We focus on five cities where history and modernity aren’t staged side-by-side — they’re woven together daily. No fluff. Just what works, what doesn’t, and how to navigate trade-offs.
H2: Beijing — Where Hidden Gems Are Measured in Hutong Width
Beijing’s official narrative centers on imperial grandeur and political gravity. But its most authentic pulse lives in narrow alleyways — hutongs — where residents still hang laundry between Ming-era brick walls and charge e-bikes under ginkgo trees. The ‘Beijing hidden gems’ aren’t secret speakeasies; they’re functional, unpolished spaces that locals use.

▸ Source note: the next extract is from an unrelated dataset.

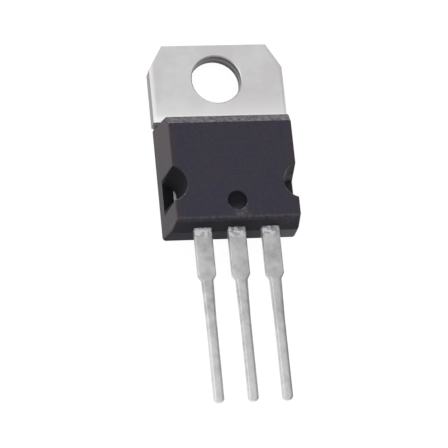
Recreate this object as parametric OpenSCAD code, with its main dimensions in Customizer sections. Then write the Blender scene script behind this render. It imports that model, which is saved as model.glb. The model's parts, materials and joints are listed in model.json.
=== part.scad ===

Take Nanluoguxiang: oversaturated, yes — but turn east onto Yandai Xiejie (Tobacco Pipe Alley) and you’ll find a working inkstone workshop run by a retired Beijing Institute of Fine Arts professor. Or head south to Dashilar’s newly revitalized Qianmen East Street: not the tourist corridor, but the back lanes behind it — where a family-run douhua (silken tofu) shop has operated since 1953 and now partners with a nearby zero-waste hostel to compost soy pulp.
Sustainable stay tip: Avoid ‘eco-labeled’ boutique hotels inside renovated siheyuan (courtyard homes) that rely on diesel generators during blackouts. Instead, book at Courtyard 7 (Dongcheng District), a certified B Corp property using rainwater harvesting and passive solar design. Rooms start at ¥680/night (Updated: May 2026), with 30% of revenue funding local youth heritage documentation projects.

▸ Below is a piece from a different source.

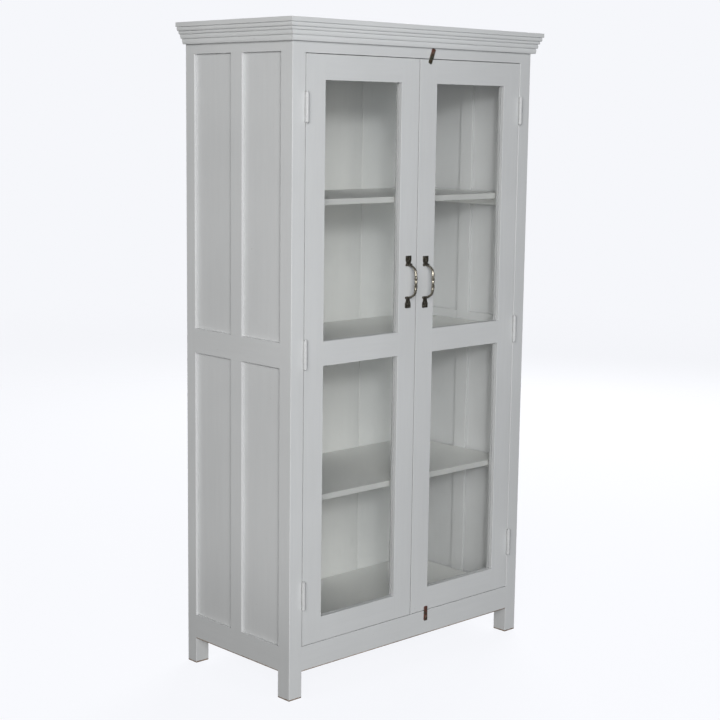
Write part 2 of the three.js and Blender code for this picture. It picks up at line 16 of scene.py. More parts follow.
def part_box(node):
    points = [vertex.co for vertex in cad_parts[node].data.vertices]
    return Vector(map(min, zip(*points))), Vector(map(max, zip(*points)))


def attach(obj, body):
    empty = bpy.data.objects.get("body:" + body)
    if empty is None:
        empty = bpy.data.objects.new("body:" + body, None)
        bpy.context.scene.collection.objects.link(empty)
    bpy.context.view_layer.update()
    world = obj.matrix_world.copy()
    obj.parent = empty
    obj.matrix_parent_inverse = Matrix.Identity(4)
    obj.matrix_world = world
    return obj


MM = 0.001
SIDES = {"left": -1, "right": 1}
UP, DOWN = Vector((0, 0, 1)), Vector((0, 0, -1))
LEFTWARD, RIGHTWARD = Vector((-1, 0, 0)), Vector((1, 0, 0))
FORWARD, BACKWARD = Vector((0, -1, 0)), Vector((0, 1, 0))

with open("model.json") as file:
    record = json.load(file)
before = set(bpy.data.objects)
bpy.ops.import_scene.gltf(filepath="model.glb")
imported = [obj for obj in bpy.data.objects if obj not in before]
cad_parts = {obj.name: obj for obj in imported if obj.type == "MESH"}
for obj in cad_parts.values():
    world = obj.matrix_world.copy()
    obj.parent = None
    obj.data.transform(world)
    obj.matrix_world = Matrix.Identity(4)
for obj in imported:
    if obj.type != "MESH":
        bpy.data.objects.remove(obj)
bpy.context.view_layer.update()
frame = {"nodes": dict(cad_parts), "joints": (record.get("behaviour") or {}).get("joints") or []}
nodes = frame["nodes"]
joints = {joint["name"]: joint for joint in frame["joints"]}

# Camera, in the object's own frame
CAMERA_PLACE = (-3.0839, -3.2209, 1.5544)
CAMERA_YAW = 0.7614  # from +Y towards +X
CAMERA_PITCH = 0.1545  # below the horizon
CAMERA_ROLL = 0.0129
CAMERA_LENS = 77.79  # mm, on a 36 mm sensor

# Light: a distant key, a wide softbox and a low one, all near the camera's side, a faint blue lamp ahead
# and a lamp behind, in a dim room
BACKGROUND = (0.921, 0.930, 0.965)
KEY_PLACE = (-5.3, -6.2, 3.0)
KEY_SIZE = 0.8
KEY_POWER = 176
KEY_COLOR = (0.98, 0.99, 1.0)
SOFTBOX_PLACE = (-5.1, -5.3, 2.8)
SOFTBOX_SIZE = (5.2, 3.9)
SOFTBOX_POWER = 404
SOFTBOX_COLOR = (1.0, 1.0, 0.99)
LOW_PLACE = (-3.4, -4.6, 0.9)
LOW_SIZE = (3.5, 1.6)
LOW_POWER = 42
AHEAD_PLACE = (-0.6, -5.6, 1.9)
AHEAD_SIZE = (3.0, 2.4)
AHEAD_POWER = 8
AHEAD_COLOR = (0.3, 0.6, 1.0)
BEHIND_PLACE = (4.0, 2.6, 3.0)  # lights the back, the top and the right side
BEHIND_SIZE = (3.0, 3.0)
BEHIND_POWER = 260
BEHIND_COLOR = (1.0, 1.0, 1.0)
AIM = (0, 0, 0.95)
ROOM_FRONT = 0.05  # strength of the room's light from BRIGHT_WAY
ROOM_BACK = 0.045  # and from the opposite way
BRIGHT_WAY = (-0.45, -0.8, 0.4)
ROOM_WARM = (1.0, 0.995, 0.97)  # color of the room's light from the left
ROOM_COOL = (0.93, 0.98, 1.10)  # and from the right
COOL_WAY = (1, -0.3, 0)
FLOOR_GLOW = 0.958  # share of the floor's brightness that no shadow takes away
FLOOR_TONES = (0.085, 0.09)
FLOOR_RADIUS = 40
FLOOR_FADE = (3.0, 9.0)  # the floor melts into the backdrop between these distances

# Paint: colors, lighter and darker copies that are painted light and shade, shares of wear and of painted
# shade, and heights above the floor
OUTSIDE = (0.626, 0.633, 0.637)
# painted light: a lighter copy of the outside paint for the cornice, standing in for light from below
CORNICE_LIGHTENED = (0.66, 0.667, 0.671)
# painted light: a lighter, slightly warmer copy of the outside paint for the shelves, back boards, bottom
# board and cleats
INSIDE_LIGHTENED = (0.865, 0.87, 0.85)
# painted shade: a darker copy of the outside paint for the hinges, their screws and the back nails, which
# dims the light on the barrels
HINGES_SHADED = (0.52, 0.525, 0.527)
INSIDE_WEAR = 0.7
HINGE_WEAR = 1.6
REVEAL_SHADE = 0.76  # painted shade on the doors' edges and beads that look left or right
FRAME_REVEAL_SHADE = 0.88  # painted shade on the side frames' edges that look forward
# painted shade on the shelves' front edges
SHELF_EDGE_SHADE = 0.75
BOARD_LIGHT_AND_SHADE = {"left": 0.95, "right": 1.04}  # painted light and shade: the left back board darker, the right one lighter
STRETCH = {"x": (0.045, 1, 1), "y": (1, 0.045, 1), "z": (1, 1, 0.045)}  # draws a noise out along one axis
WOOD_DARK = (0.14, 0.085, 0.05, 1)
WOOD_LIGHT = (0.3, 0.21, 0.14, 1)
PRIMER_DARK = (0.3, 0.28, 0.25, 1)
PRIMER_LIGHT = (0.42, 0.39, 0.35, 1)
BARE_BELOW = 0.0025  # leg ends worn to the wood up to here
SIDE_SHADE_HEIGHTS = (0.42, 0.08)  # painted shade: sides are untouched above the first height and darkest below the second
# painted shade: the sides' tone at the floor, as a share of their tone higher up
LOW_SIDE_SHADE = 0.86
UNDERSIDE_BELOW = 0.09  # undersides lower than this show bare wood
RAGGED_END = 4 * MM  # how unevenly the bare leg ends stop
WORN_EDGE = 1.6 * MM  # width of the rubbed strip along an edge
PAINT_RELIEF = 0.3 * MM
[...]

Transit reality check: Beijing’s subway is extensive but crowded. For hutong navigation, ditch the map app — download MetroMan (iOS/Android), which overlays real-time pedestrian flow data and flags entrances blocked by street vendors. Use Didi Bike (not Mobike) for last-mile connections: bikes are maintained weekly, not left to rust in alleys.

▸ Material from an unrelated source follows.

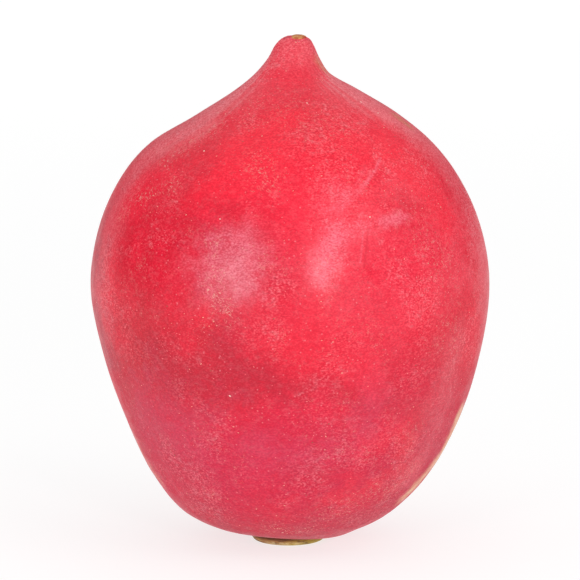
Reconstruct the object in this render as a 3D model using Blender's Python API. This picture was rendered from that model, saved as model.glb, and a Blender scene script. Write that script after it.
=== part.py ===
"""A large round radish, topped and set down on the cut of its crown, with the root tip up.

It grew as one piece, so it is one solid: the swollen root, the hollow-sided neck that runs up to the
broken root tip, and the crown below, where the leaf stalks were cut off flush in one flat cut.
"""

import math

import bmesh
import bpy
from mathutils import Matrix, Vector

# Driving dimensions, in metres
WIDTH = 0.0858
HEIGHT = 0.1096
DEPTH_SHARE = 0.97  # front to back, over side to side
CROWN_RADIUS = 0.0073  # of the cut that the radish stands on

# The outline, from the crown's edge up to the broken root tip. Each point is its half width, as a
# share of half the width, its height, as a share of the height, and how far the root leans to the
# side there, as a share of half the width.
OUTLINE = (
    (0.177, 0.012, 0.005),  # edge of the skin round the crown
    (0.312, 0.020, -0.002),
    (0.524, 0.060, -0.014),
    (0.702, 0.138, 0.003),
    (0.837, 0.243, 0.014),
    (0.939, 0.361, 0.009),
    (1.000, 0.507, 0.000),  # widest
    (0.951, 0.630, 0.000),
    (0.839, 0.725, 0.000),
    (0.711, 0.785, 0.007),
    (0.513, 0.841, 0.037),  # the shoulder turns hollow
    (0.315, 0.890, 0.035),
    (0.184, 0.925, 0.012),
    (0.128, 0.954, 0.018),  # neck of the root tip
    (0.093, 0.982, 0.021),
    (0.051, 1.000, 0.024),  # edge of the broken end
)
STEPS_PER_SPAN = 3  # rings between one outline point and the next
SEGMENTS = 64  # round each ring

# The skin hangs lower on the right of the crown than on its left, and the slope dies out up the root
BASE_SLOPE = 0.11
BASE_SLOPE_REACH = 0.0035

# The root isn't quite round: it swells and falls in towards the front and the back. Each row is a
# size as a share of the radius, how many swellings there are round it, where they start, and how
# far they turn from the crown to the tip, in radians.
SWELLINGS = (
    (0.016, 2, 0.9, 1.4),
    (0.012, 3, 2.2, -2.6),
    (0.006, 5, 0.4, 3.1),
)

# The crown: a stub with a rim all round it, and in its cut face the ends of the leaf stalks. The
# soft core between them has dried and sunk a little.
RIM_WIDTH = 0.0008
CORE_FACE = 0.0004  # height of the sunken core above the cut
CREASE_HEIGHT = 0.0017  # the crease between the skin's edge and the stub
CREASE_RADIUS = 0.0068
STALKS = 13
GOLDEN_ANGLE = math.pi * (3 - math.sqrt(5))
STALK_HALF_WIDTH = 0.0021  # round the crown, for the oldest and outermost
STALK_HALF_DEPTH = 0.0012  # towards the crown's middle
YOUNGEST_SHARE = 0.6  # size of the innermost stalk, over the outermost
STALK_SIDES = 14
STALK_TOP = 0.0032  # inside the root
BUD_SHARE = 1.4  # room that the bud takes in the middle, in stalks
STALK_SPLAY = math.radians(16)  # how far the outermost leans out
BUD_RADIUS = 0.0013  # the growing point in the middle
CUT_DEPTH = 0.004  # what the knife takes off, and more

# The broken root tip: the skin's edge turns in over a shallow hollow
TIP_LIP_WIDTH = 0.0004
TIP_LIP_DROP = 0.0001
TIP_HOLLOW = 0.00035

SKIN_RED = (0.72, 0.045, 0.085, 1.0)
CROWN_OLIVE = (0.26, 0.19, 0.06, 1.0)
TIP_BROWN = (0.34, 0.15, 0.05, 1.0)


def clear_scene():
    """Removes whatever the scene starts with."""
    for obj in list(bpy.data.objects):
        bpy.data.objects.remove(obj)


def material(name, colour, roughness):
    """A plain dull surface of that colour."""
    made = bpy.data.materials.new(name)
    made.use_nodes = True
    shader = made.node_tree.nodes["Principled BSDF"]
    shader.inputs["Base Color"].default_value = colour
    shader.inputs["Roughness"].default_value = roughness
    shader.inputs["Metallic"].default_value = 0.0
    made.diffuse_color = colour
    return made


def curve_point(before, start, end, after, share):
    """The point at that share of the way from start to end, on a smooth curve through all four.

    It is a Catmull-Rom curve with its knots spaced by the root of the distance, which doesn't
    overshoot where the outline's points are close together.
    """
    knots = [0.0]
    for a, b in ((before, start), (start, end), (end, after)):
        knots.append(knots[-1] + math.sqrt((b - a).length))
    t = knots[1] + share * (knots[2] - knots[1])

    def between(a, b, low, high):
        return a.lerp(b, (t - knots[low]) / (knots[high] - knots[low]))

    first = between(before, start, 0, 1)
    middle = between(start, end, 1, 2)
    last = between(end, after, 2, 3)
    return between(between(first, middle, 0, 2), between(middle, last, 1, 3), 1, 2)


def smooth_outline():
    """(half width, height, lean) of every ring of the skin, in metres, from the crown up."""
    half = WIDTH / 2
    points = [Vector((w * half, h * HEIGHT, lean * half)) for w, h, lean in OUTLINE]
    points = [2 * points[0] - points[1], *points, 2 * points[-1] - points[-2]]
    rings = []
    for i in range(1, len(points) - 2):
        for step in range(STEPS_PER_SPAN):
            rings.append(curve_point(*points[i - 1 : i + 3], step / STEPS_PER_SPAN))
    rings.append(points[-2])
    return rings


def swell(angle, height):
    """How much wider than round the root is there. Nothing at the sides, where the outline is."""
    level = height / HEIGHT
    fade = math.sin(math.pi * level) * math.sin(angle) ** 2
    return 1 + fade * sum(
        size * math.sin(count * angle + start + turn * level)
        for size, count, start, turn in SWELLINGS
    )


def base_drop(x, height):
    """How much lower the skin hangs there, beside an upright root's."""
    fade = max(0.0, 1 - height / BASE_SLOPE_REACH) ** 2
    return BASE_SLOPE * x * fade


def add_ring(bm, half_width, height, lean):
    """A ring of vertices round the root at that height. The crown's stub hangs straight."""
    is_skin = height >= OUTLINE[0][1] * HEIGHT
    ring = []
    for i in range(SEGMENTS):
        angle = 2 * math.pi * i / SEGMENTS
        radius = half_width * swell(angle, height)
        x = lean + radius * math.cos(angle)
        y = DEPTH_SHARE * radius * math.sin(angle)
        z = height - base_drop(x, height) if is_skin else height
        ring.append(bm.verts.new((x, y, z)))
    return ring


def close_ring(bm, ring, height, lean, upwards):
    """A fan of faces from the ring to a point in its middle."""
    pole = bm.verts.new((lean, 0, height))
    for a, b in zip(ring, ring[1:] + ring[:1]):
        bm.faces.new((a, b, pole) if upwards else (b, a, pole))


def add_root(skin):
    """The root as one closed skin of rings, from the crown's core to the hollow in the broken tip."""
    outline = smooth_outline()
    crown_lean = outline[0].z
    tip = outline[-1]
    rim_inside = CROWN_RADIUS - RIM_WIDTH
    rings = [
        (rim_inside - CORE_FACE, CORE_FACE, crown_lean),
        (rim_inside, -CORE_FACE, crown_lean),
        (CROWN_RADIUS, -CORE_FACE, crown_lean),
        (CROWN_RADIUS, CORE_FACE, crown_lean),
        (CREASE_RADIUS, CREASE_HEIGHT, crown_lean),
        *outline,
        (tip.x - TIP_LIP_WIDTH, tip.y - TIP_LIP_DROP, tip.z),
    ]
    bm = bmesh.new()
    built = [add_ring(bm, *ring) for ring in rings]
    for low, high in zip(built, built[1:]):
        for i in range(SEGMENTS):
            j = (i + 1) % SEGMENTS
            bm.faces.new((low[i], low[j], high[j], high[i]))
    close_ring(bm, built[0], CORE_FACE, crown_lean, upwards=False)
    close_ring(bm, built[-1], tip.y - TIP_HOLLOW, tip.z, upwards=True)
    mesh = bpy.data.meshes.new("radish")
    bm.to_mesh(mesh)
    bm.free()
    mesh.materials.append(skin)
    root = bpy.data.objects.new("radish", mesh)
    bpy.context.scene.collection.objects.link(root)
    return root


def add_stalk(collection, name, centre, half_width, half_depth, turn, splay):
    """An oval peg from inside the root to below the cut, leaning out from the crown's middle."""
    bm = bmesh.new()
    bmesh.ops.create_cone(
        bm,
        cap_ends=True,
        segments=STALK_SIDES,
        radius1=1.0,
        radius2=1.0,
        depth=STALK_TOP + CUT_DEPTH / 2,
    )
    low_end = -CUT_DEPTH / 2
    middle = (STALK_TOP + low_end) / 2
    place = (
        Matrix.Translation((*centre, 0))
        @ Matrix.Rotation(turn, 4, "Z")
        @ Matrix.Rotation(-splay, 4, "Y")
        @ Matrix.Translation((0, 0, middle))
        @ Matrix.Diagonal((half_depth, half_width, 1, 1))
    )
    bm.transform(place)
    mesh = bpy.data.meshes.new(name)
    bm.to_mesh(mesh)
    bm.free()
    stalk = bpy.data.objects.new(name, mesh)
    collection.objects.link(stalk)


def add_stalks(collection, lean):
    """The leaf stalks in the order they grew, each a golden angle round from the last."""
    reach = CROWN_RADIUS - STALK_HALF_DEPTH
    for i in range(STALKS):
        age = (i + 1) / STALKS
        turn = i * GOLDEN_ANGLE
        distance = reach * math.sqrt((i + BUD_SHARE) / (STALKS - 1 + BUD_SHARE))
        size = YOUNGEST_SHARE + (1 - YOUNGEST_SHARE) * age
        centre = (lean + distance * math.cos(turn), distance * math.sin(turn))
        half_sizes = (STALK_HALF_WIDTH * size, STALK_HALF_DEPTH * size)
        add_stalk(collection, f"stalk_{i}", centre, *half_sizes, turn, STALK_SPLAY * age)
    add_stalk(collection, "bud", (lean, 0), BUD_RADIUS, BUD_RADIUS, 0, 0)


def boolean(target, operation, **operand):
    """Joins the target to other shapes or cuts it with one, for good."""
    modifier = target.modifiers.new(operation.lower(), "BOOLEAN")
    modifier.operation = operation
    modifier.solver = "EXACT"
    for name, value in operand.items():
        setattr(modifier, name, value)
    graph = bpy.context.evaluated_depsgraph_get()
    joined = bpy.data.meshes.new_from_object(target.evaluated_get(graph))
    target.modifiers.clear()
    target.data = joined


def fuse_stalks(root):
    """Joins the stalks to the root, so that they are one solid with it."""
    stalks = bpy.data.collections.new("stalks")
    bpy.context.scene.collection.children.link(stalks)
    add_stalks(stalks, OUTLINE[0][2] * WIDTH / 2)
    boolean(root, "UNION", operand_type="COLLECTION", collection=stalks)
    for stalk in list(stalks.objects):
        bpy.data.objects.remove(stalk)
    bpy.data.collections.remove(stalks)


def cut_flush(root):
    """One flat cut across the crown, at height zero: the flat spot that the radish stands on."""
    bpy.ops.mesh.primitive_cube_add(size=1, location=(0, 0, -CUT_DEPTH / 2))
    slab = bpy.context.object
    slab.scale = (4 * CROWN_RADIUS, 4 * CROWN_RADIUS, CUT_DEPTH)
    boolean(root, "DIFFERENCE", object=slab)
    bpy.data.objects.remove(slab)


def centre_over_origin(root):
    """Moves the mesh sideways so that the middle of its box is over the origin."""
    corners = [Vector(corner) for corner in root.bound_box]
    middle = sum(corners, Vector()) / len(corners)
    root.data.transform(Matrix.Translation((-middle.x, -middle.y, 0)))


def finish_surface(root, crown, tip):
    """Gives the cut crown and the broken tip their own colours, and shades the skin smooth."""
    mesh = root.data
    mesh.materials.append(crown)
    mesh.materials.append(tip)
    skin_edge, edge_height, lean = (value * WIDTH / 2 for value in OUTLINE[0])
    for face in mesh.polygons:
        across = math.hypot(face.center.x - lean, face.center.y)
        if face.center.z < 2 * edge_height and across < skin_edge:
            face.material_index = 1
        elif face.center.z > HEIGHT - TIP_HOLLOW:
            face.material_index = 2
    mesh.shade_smooth()
    mesh.set_sharp_from_angle(angle=math.radians(40))


def main():
    clear_scene()
    root = add_root(material("radish_skin", SKIN_RED, 0.45))
    fuse_stalks(root)
    cut_flush(root)
    centre_over_origin(root)
    crown = material("cut_crown", CROWN_OLIVE, 0.75)
    finish_surface(root, crown, material("broken_tip", TIP_BROWN, 0.8))


main()
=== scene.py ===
# %% [markdown]
# This lesson dresses a large red radish. It stands on the flat cut of its crown, with the stub of its
# root tip up. The plain model of it is loaded first and never changes: it says how big the radish is
# and where it stands. The finer pieces below are then made inside its outline and take its place.

# %% The plain model, as a frame
import math

import bpy
from mathutils import Matrix, Vector
from mathutils.bvhtree import BVHTree


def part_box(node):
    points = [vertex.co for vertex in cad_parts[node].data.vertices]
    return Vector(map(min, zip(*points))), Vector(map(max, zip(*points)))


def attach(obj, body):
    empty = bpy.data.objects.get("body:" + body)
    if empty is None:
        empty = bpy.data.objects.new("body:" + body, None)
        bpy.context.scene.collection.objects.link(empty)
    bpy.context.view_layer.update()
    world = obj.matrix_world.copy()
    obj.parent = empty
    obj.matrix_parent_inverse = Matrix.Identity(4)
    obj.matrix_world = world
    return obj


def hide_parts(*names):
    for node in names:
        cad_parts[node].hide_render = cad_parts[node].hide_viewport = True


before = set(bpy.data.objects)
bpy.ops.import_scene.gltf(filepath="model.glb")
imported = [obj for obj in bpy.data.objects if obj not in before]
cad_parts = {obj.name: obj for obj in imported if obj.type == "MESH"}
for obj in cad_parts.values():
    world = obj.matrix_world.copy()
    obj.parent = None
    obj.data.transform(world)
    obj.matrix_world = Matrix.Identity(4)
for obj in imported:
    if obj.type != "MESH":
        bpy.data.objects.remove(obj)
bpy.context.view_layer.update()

low, high = (Vector(corner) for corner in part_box("radish"))
WIDTH = high.x - low.x
HEIGHT = high.z - low.z
MM = 0.001
print(f"the radish is {WIDTH / MM:.1f} mm wide and {HEIGHT / MM:.1f} mm tall")

# %% [markdown]
# A colour on a screen isn't the share of light that a surface sends back. Colours here are written
# as they would look on a screen, from 0 to 255, because that is how an eye compares them, and this
# helper turns them into the shares that Blender works with. The scene is shown without a film look,
# so that a red stays the red that was asked for.


# %% Colours
def tint(red, green, blue):
    """A colour as Blender wants it, from the numbers that a screen shows."""

    def share(value):
        value /= 255
        return value / 12.92 if value <= 0.04045 else ((value + 0.055) / 1.055) ** 2.4

    return (share(red), share(green), share(blue), 1.0)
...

H2: Shanghai — Modern Culture Is Built on Shared Space
Shanghai’s ‘modern culture’ isn’t just about skyscrapers or art fairs. It’s visible in how people claim space: coworking spaces doubling as community kitchens, rooftop gardens managed by tenant co-ops, and public libraries open until midnight with free 3D printing access. The real shift isn’t in aesthetics — it’s in ownership models.
The coworking space Shanghai scene reflects this. Most ‘trendy’ hubs (e.g., Naked Hub, WeWork) cater to expat startups and charge ¥2,200/month for hot-desking — but offer little local integration. In contrast, Foundry Lab in Yangpu — housed in a repurposed textile mill — charges ¥1,400/month and requires members to host one public skill-share session per quarter (e.g., Shanghainese opera basics, bamboo weaving, or AI ethics in Mandarin). Its café serves xiaolongbao made with rice flour from nearby Songjiang farms — no delivery apps, just daily pickup by staff on electric cargo trikes.
Local food trail: Skip the French Concession brunch lines. Start instead at Jiangwan Town Market (northeast Shanghai), where farmers from Chongming Island arrive at 5:30 a.m. with lotus root, water spinach, and fermented soybean paste. Follow vendor Li Wei — he’ll point you to his daughter’s pop-up dumpling stall (open only Tues/Thurs/Sat, 7–9 a.m.) serving jiaozi filled with wild chrysanthemum greens and fermented black beans.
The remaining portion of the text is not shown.